Data extracted from a collection:
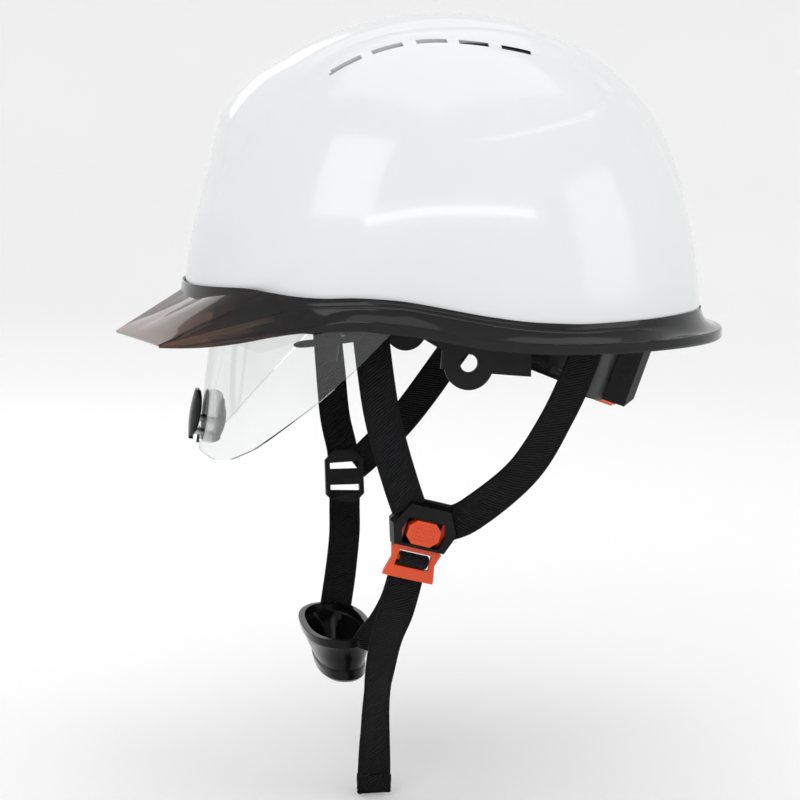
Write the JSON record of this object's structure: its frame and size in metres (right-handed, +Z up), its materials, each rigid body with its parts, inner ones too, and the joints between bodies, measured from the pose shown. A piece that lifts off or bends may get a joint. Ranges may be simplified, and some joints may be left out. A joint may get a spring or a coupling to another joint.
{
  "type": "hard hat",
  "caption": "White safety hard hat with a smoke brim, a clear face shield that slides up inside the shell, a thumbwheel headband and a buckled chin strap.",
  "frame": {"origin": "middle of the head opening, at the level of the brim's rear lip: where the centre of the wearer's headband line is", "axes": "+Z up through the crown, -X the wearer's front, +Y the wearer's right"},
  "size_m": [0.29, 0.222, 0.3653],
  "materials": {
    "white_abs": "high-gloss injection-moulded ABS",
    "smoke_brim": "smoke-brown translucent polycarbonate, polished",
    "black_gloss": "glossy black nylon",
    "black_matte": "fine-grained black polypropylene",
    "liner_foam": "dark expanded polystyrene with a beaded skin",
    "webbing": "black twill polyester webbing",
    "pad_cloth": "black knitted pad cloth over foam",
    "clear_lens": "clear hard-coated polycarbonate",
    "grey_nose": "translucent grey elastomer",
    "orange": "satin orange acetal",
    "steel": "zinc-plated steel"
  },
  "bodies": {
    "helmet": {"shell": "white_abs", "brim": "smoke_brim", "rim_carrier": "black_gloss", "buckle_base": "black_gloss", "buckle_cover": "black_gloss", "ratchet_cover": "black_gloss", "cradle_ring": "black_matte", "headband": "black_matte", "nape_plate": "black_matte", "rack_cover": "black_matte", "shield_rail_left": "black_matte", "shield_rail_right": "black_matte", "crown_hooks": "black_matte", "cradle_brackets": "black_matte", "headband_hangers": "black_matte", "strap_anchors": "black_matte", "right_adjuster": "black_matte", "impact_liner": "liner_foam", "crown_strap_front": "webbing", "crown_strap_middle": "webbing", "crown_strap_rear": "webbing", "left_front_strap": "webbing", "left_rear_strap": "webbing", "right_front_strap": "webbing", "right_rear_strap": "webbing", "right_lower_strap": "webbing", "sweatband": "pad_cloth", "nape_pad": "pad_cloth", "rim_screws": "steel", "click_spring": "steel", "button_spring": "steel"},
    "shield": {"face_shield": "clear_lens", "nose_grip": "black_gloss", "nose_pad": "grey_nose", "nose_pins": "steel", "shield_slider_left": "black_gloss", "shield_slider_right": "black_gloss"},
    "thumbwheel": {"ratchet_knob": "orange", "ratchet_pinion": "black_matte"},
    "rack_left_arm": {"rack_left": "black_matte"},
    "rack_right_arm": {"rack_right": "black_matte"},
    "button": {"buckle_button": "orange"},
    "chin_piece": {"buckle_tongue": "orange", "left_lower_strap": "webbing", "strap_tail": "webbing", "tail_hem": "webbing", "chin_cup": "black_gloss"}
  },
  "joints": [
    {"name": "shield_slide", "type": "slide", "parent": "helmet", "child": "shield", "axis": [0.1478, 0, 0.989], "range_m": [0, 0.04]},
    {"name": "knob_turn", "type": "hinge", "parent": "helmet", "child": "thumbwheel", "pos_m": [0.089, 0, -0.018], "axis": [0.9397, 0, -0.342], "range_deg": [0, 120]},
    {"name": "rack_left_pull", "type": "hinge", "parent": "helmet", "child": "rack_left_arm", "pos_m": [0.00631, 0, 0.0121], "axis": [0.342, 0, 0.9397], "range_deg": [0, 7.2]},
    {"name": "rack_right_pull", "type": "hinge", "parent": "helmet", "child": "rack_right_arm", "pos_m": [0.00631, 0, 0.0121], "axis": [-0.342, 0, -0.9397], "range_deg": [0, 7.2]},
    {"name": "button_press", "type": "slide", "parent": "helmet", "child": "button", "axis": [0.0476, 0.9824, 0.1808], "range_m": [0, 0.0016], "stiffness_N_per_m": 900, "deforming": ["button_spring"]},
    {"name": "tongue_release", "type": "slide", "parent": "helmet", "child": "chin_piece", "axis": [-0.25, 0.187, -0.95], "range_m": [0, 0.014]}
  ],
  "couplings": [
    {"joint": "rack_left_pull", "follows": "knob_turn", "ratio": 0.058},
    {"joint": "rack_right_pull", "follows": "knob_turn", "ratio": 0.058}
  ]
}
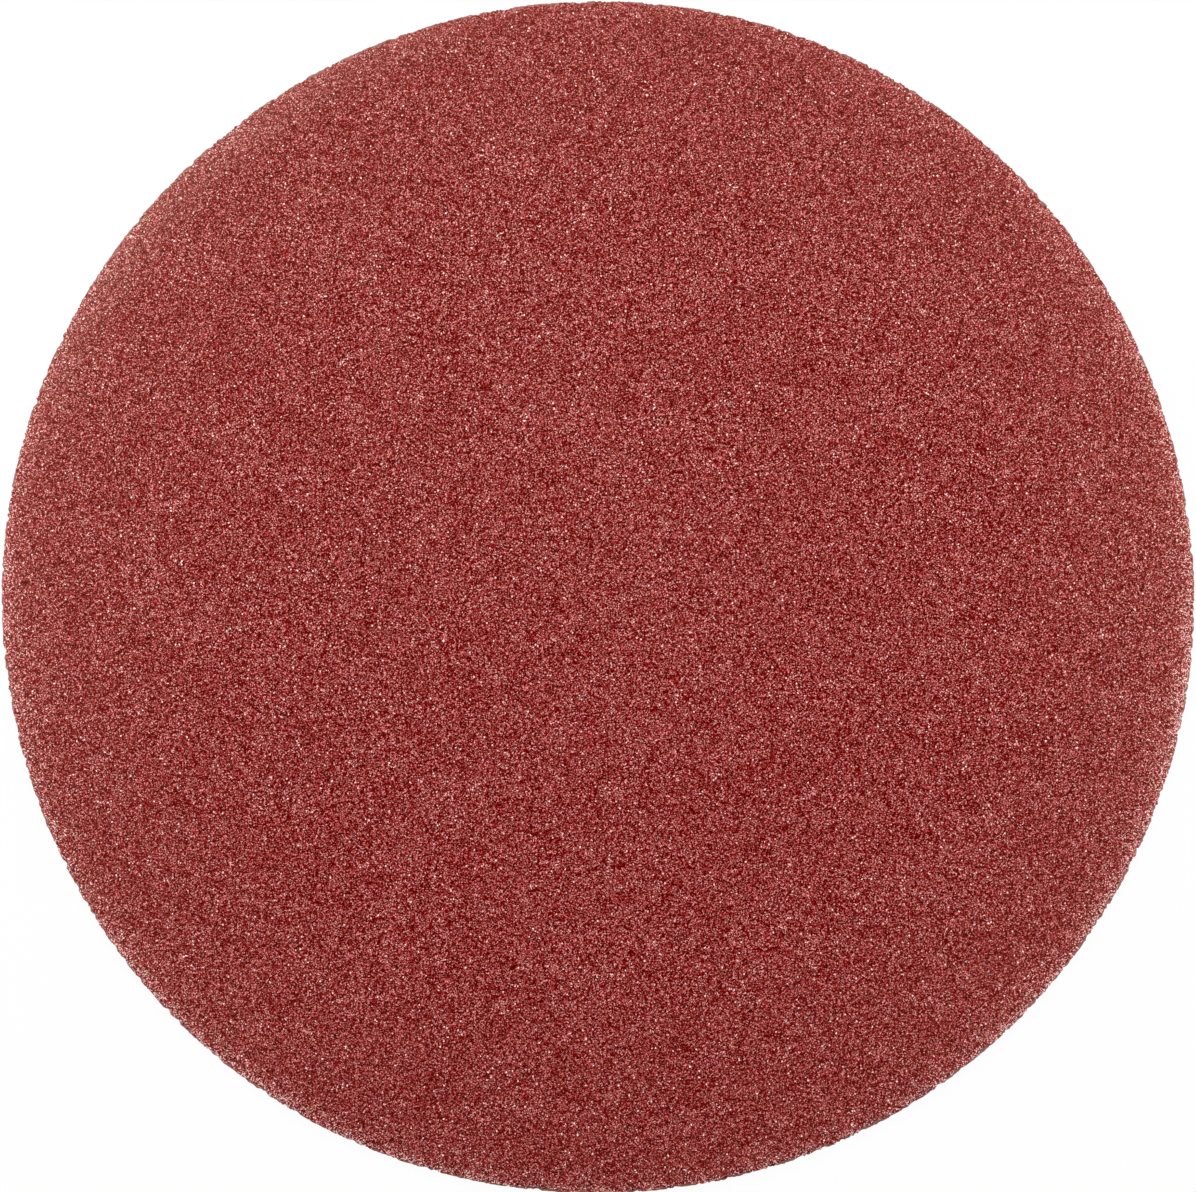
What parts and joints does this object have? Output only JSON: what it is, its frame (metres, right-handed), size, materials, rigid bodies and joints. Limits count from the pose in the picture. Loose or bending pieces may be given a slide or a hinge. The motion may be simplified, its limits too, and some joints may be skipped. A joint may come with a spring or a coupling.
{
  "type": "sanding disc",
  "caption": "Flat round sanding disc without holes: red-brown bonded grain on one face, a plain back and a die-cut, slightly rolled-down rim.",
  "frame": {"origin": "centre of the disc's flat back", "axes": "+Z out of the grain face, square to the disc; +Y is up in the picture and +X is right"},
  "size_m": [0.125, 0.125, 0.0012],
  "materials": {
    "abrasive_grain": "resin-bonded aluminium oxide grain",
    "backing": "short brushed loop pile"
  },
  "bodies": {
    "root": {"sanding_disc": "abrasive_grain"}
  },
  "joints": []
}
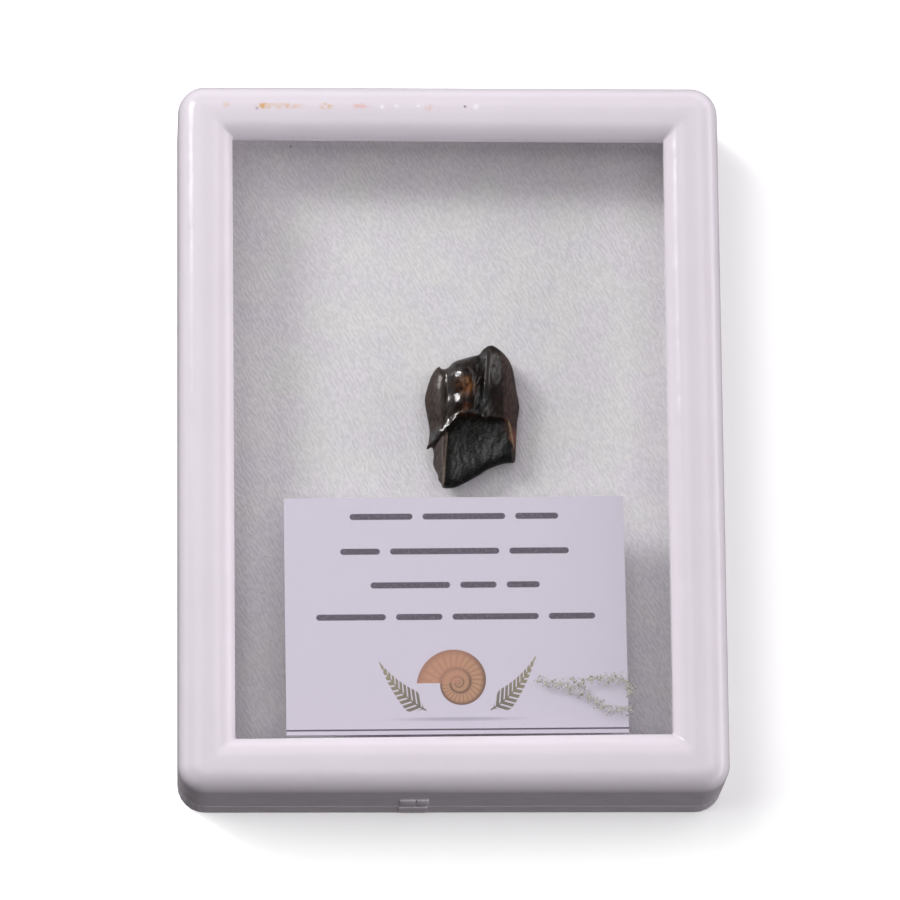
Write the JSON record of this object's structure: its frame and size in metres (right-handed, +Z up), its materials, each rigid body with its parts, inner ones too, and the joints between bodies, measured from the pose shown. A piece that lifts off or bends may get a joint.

### PROBLEM DESCRIPTION
Please quote the data above in full, with no line missing.

### FULL RESPONSE
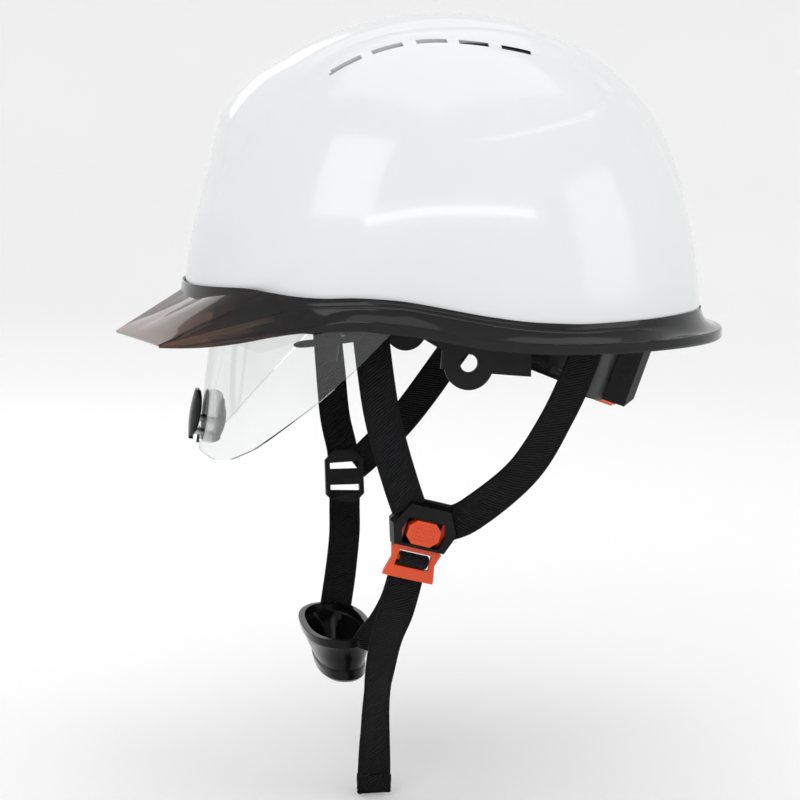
Write the JSON record of this object's structure: its frame and size in metres (right-handed, +Z up), its materials, each rigid body with its parts, inner ones too, and the joints between bodies, measured from the pose shown. A piece that lifts off or bends may get a joint. Ranges may be simplified, and some joints may be left out. A joint may get a spring or a coupling to another joint.
{
  "type": "hard hat",
  "caption": "White safety hard hat with a smoke brim, a clear face shield that slides up inside the shell, a thumbwheel headband and a buckled chin strap.",
  "frame": {"origin": "middle of the head opening, at the level of the brim's rear lip: where the centre of the wearer's headband line is", "axes": "+Z up through the crown, -X the wearer's front, +Y the wearer's right"},
  "size_m": [0.29, 0.222, 0.3653],
  "materials": {
    "white_abs": "high-gloss injection-moulded ABS",
    "smoke_brim": "smoke-brown translucent polycarbonate, polished",
    "black_gloss": "glossy black nylon",
    "black_matte": "fine-grained black polypropylene",
    "liner_foam": "dark expanded polystyrene with a beaded skin",
    "webbing": "black twill polyester webbing",
    "pad_cloth": "black knitted pad cloth over foam",
    "clear_lens": "clear hard-coated polycarbonate",
    "grey_nose": "translucent grey elastomer",
    "orange": "satin orange acetal",
    "steel": "zinc-plated steel"
  },
  "bodies": {
    "helmet": {"shell": "white_abs", "brim": "smoke_brim", "rim_carrier": "black_gloss", "buckle_base": "black_gloss", "buckle_cover": "black_gloss", "ratchet_cover": "black_gloss", "cradle_ring": "black_matte", "headband": "black_matte", "nape_plate": "black_matte", "rack_cover": "black_matte", "shield_rail_left": "black_matte", "shield_rail_right": "black_matte", "crown_hooks": "black_matte", "cradle_brackets": "black_matte", "headband_hangers": "black_matte", "strap_anchors": "black_matte", "right_adjuster": "black_matte", "impact_liner": "liner_foam", "crown_strap_front": "webbing", "crown_strap_middle": "webbing", "crown_strap_rear": "webbing", "left_front_strap": "webbing", "left_rear_strap": "webbing", "right_front_strap": "webbing", "right_rear_strap": "webbing", "right_lower_strap": "webbing", "sweatband": "pad_cloth", "nape_pad": "pad_cloth", "rim_screws": "steel", "click_spring": "steel", "button_spring": "steel"},
    "shield": {"face_shield": "clear_lens", "nose_grip": "black_gloss", "nose_pad": "grey_nose", "nose_pins": "steel", "shield_slider_left": "black_gloss", "shield_slider_right": "black_gloss"},
    "thumbwheel": {"ratchet_knob": "orange", "ratchet_pinion": "black_matte"},
    "rack_left_arm": {"rack_left": "black_matte"},
    "rack_right_arm": {"rack_right": "black_matte"},
    "button": {"buckle_button": "orange"},
    "chin_piece": {"buckle_tongue": "orange", "left_lower_strap": "webbing", "strap_tail": "webbing", "tail_hem": "webbing", "chin_cup": "black_gloss"}
  },
  "joints": [
    {"name": "shield_slide", "type": "slide", "parent": "helmet", "child": "shield", "axis": [0.1478, 0, 0.989], "range_m": [0, 0.04]},
    {"name": "knob_turn", "type": "hinge", "parent": "helmet", "child": "thumbwheel", "pos_m": [0.089, 0, -0.018], "axis": [0.9397, 0, -0.342], "range_deg": [0, 120]},
    {"name": "rack_left_pull", "type": "hinge", "parent": "helmet", "child": "rack_left_arm", "pos_m": [0.00631, 0, 0.0121], "axis": [0.342, 0, 0.9397], "range_deg": [0, 7.2]},
    {"name": "rack_right_pull", "type": "hinge", "parent": "helmet", "child": "rack_right_arm", "pos_m": [0.00631, 0, 0.0121], "axis": [-0.342, 0, -0.9397], "range_deg": [0, 7.2]},
    {"name": "button_press", "type": "slide", "parent": "helmet", "child": "button", "axis": [0.0476, 0.9824, 0.1808], "range_m": [0, 0.0016], "stiffness_N_per_m": 900, "deforming": ["button_spring"]},
    {"name": "tongue_release", "type": "slide", "parent": "helmet", "child": "chin_piece", "axis": [-0.25, 0.187, -0.95], "range_m": [0, 0.014]}
  ],
  "couplings": [
    {"joint": "rack_left_pull", "follows": "knob_turn", "ratio": 0.058},
    {"joint": "rack_right_pull", "follows": "knob_turn", "ratio": 0.058}
  ]
}
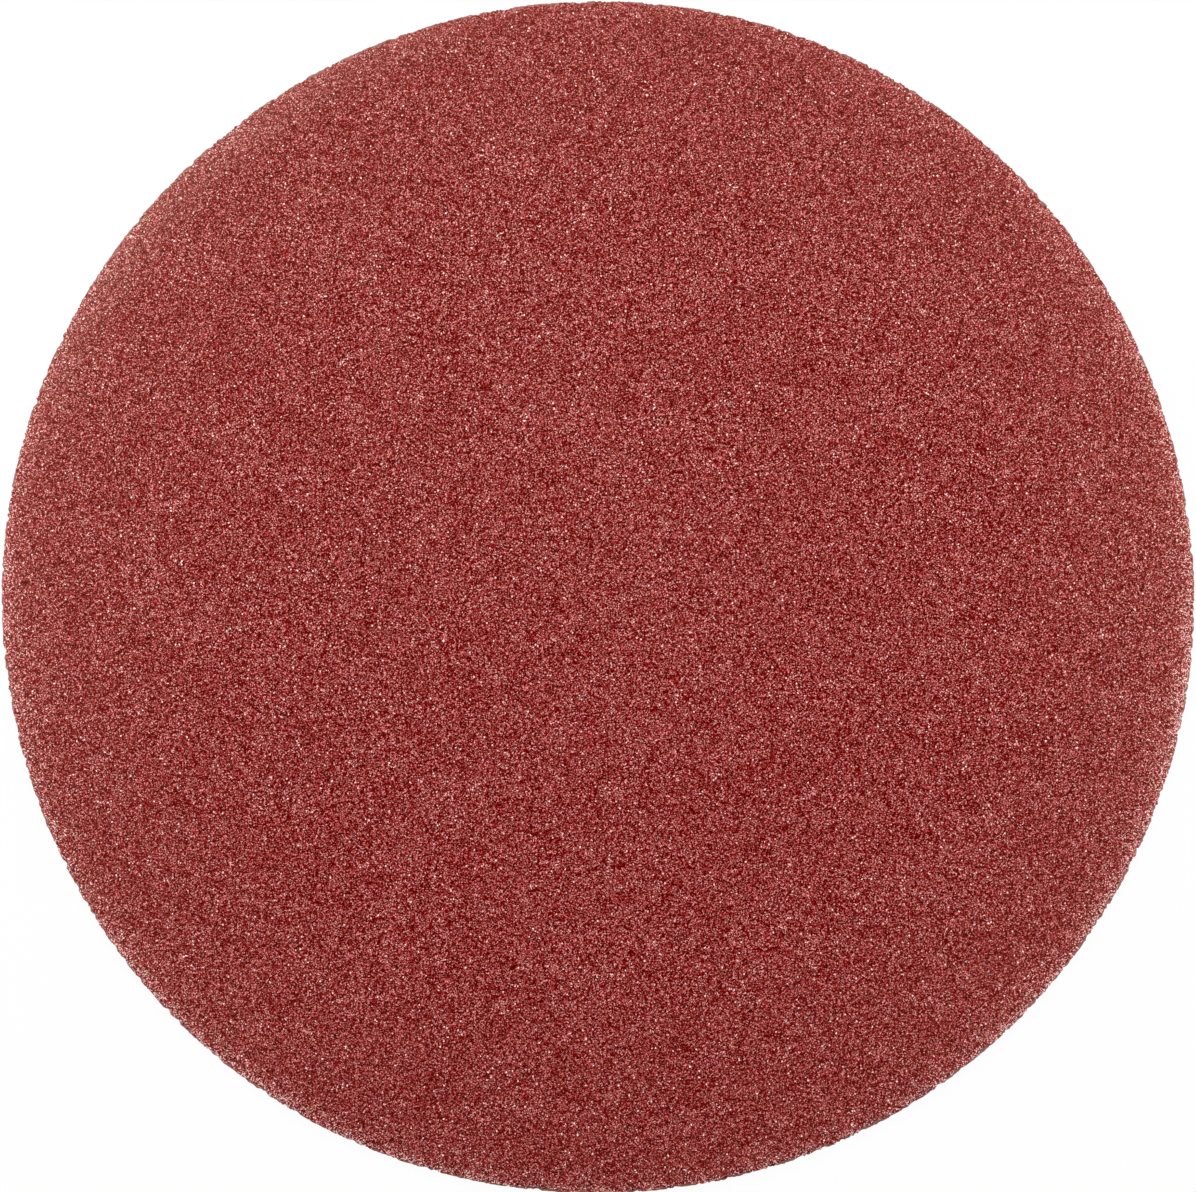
What parts and joints does this object have? Output only JSON: what it is, its frame (metres, right-handed), size, materials, rigid bodies and joints. Limits count from the pose in the picture. Loose or bending pieces may be given a slide or a hinge. The motion may be simplified, its limits too, and some joints may be skipped. A joint may come with a spring or a coupling.
{
  "type": "sanding disc",
  "caption": "Flat round sanding disc without holes: red-brown bonded grain on one face, a plain back and a die-cut, slightly rolled-down rim.",
  "frame": {"origin": "centre of the disc's flat back", "axes": "+Z out of the grain face, square to the disc; +Y is up in the picture and +X is right"},
  "size_m": [0.125, 0.125, 0.0012],
  "materials": {
    "abrasive_grain": "resin-bonded aluminium oxide grain",
    "backing": "short brushed loop pile"
  },
  "bodies": {
    "root": {"sanding_disc": "abrasive_grain"}
  },
  "joints": []
}
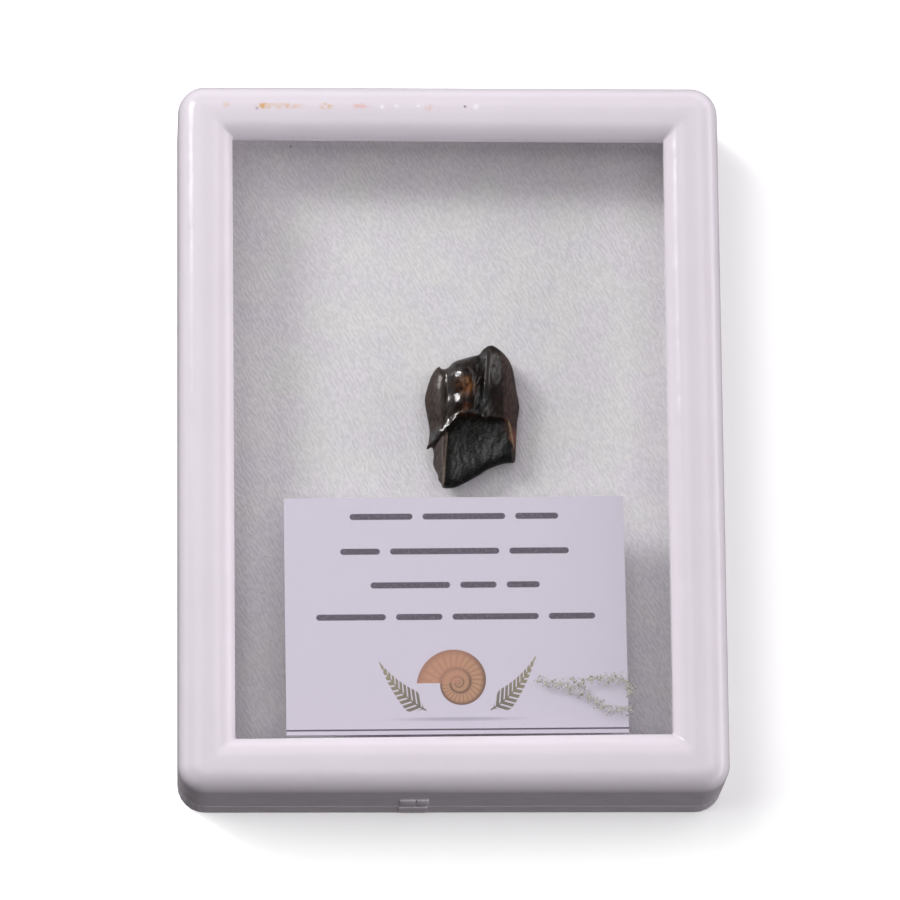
Write the JSON record of this object's structure: its frame and size in metres (right-handed, +Z up), its materials, each rigid body with its parts, inner ones too, and the joints between bodies, measured from the pose shown. A piece that lifts off or bends may get a joint.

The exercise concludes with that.